Nevertheless, of 44,000 tons of waste a year, only 2,000 tons is reprocessed.

"If we wanted to process more, we would have to open another production line," Tian says.

The international environmental protection organization Greenpeace says the textile industry accounts for 7 percent of total exports worldwide a year, and consumers spend $1 trillion on textile products a year. The industry is responsible for 24 percent of the pesticides used worldwide, it says, and every year 1 million tons of textiles are thrown into landfills.

Last year, Swedish garment brand H&M initiated a movement to recycle people's old clothes: People can bring clothes they no longer wear to its shops and exchange them for a 20 percent discount voucher for new clothes.
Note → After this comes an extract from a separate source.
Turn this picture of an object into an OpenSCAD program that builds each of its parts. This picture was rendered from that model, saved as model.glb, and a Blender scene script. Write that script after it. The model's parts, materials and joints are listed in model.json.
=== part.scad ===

That program has won plaudits in the clothing industry, but a less kind view is that H&M is simply encouraging people to buy more clothes.

Most waste in the textiles industry is the result of improper standards, experts say.

"For instance, our client Nike requires the colors of collars and the body of clothes to look exactly the same," Tian says.

"This sounds reasonable, but it is extremely hard to achieve because the body part is plain weave, while the collar is woven, and they reflect light differently, so even if the colors are identical they can look different.

"So we are forced to go though a huge amount of trial and error to decide on a right color, and that generates a lot of waste."

In an effort to reduce unnecessary waste, downstream customers need to be much more tolerant, he says.

A lot of waste also occurs in producing samples, Tian says. Every February and March before sales meetings with customers, garment-makers expend a lot of time, effort and fabric in making sample garments for the customers. These samples are sent back and forth between the two parties, and that costs a lot of time and money.

Doug Freeman, chief operating officer of premium outdoor brand Patagonia, suggests companies use electronic samples instead of tangible ones to reduce the cost and the carbon emissions during transport.

"This also requires that we trust each other more along the industry chain so we can work more efficiently and in a more environmentally friendly way."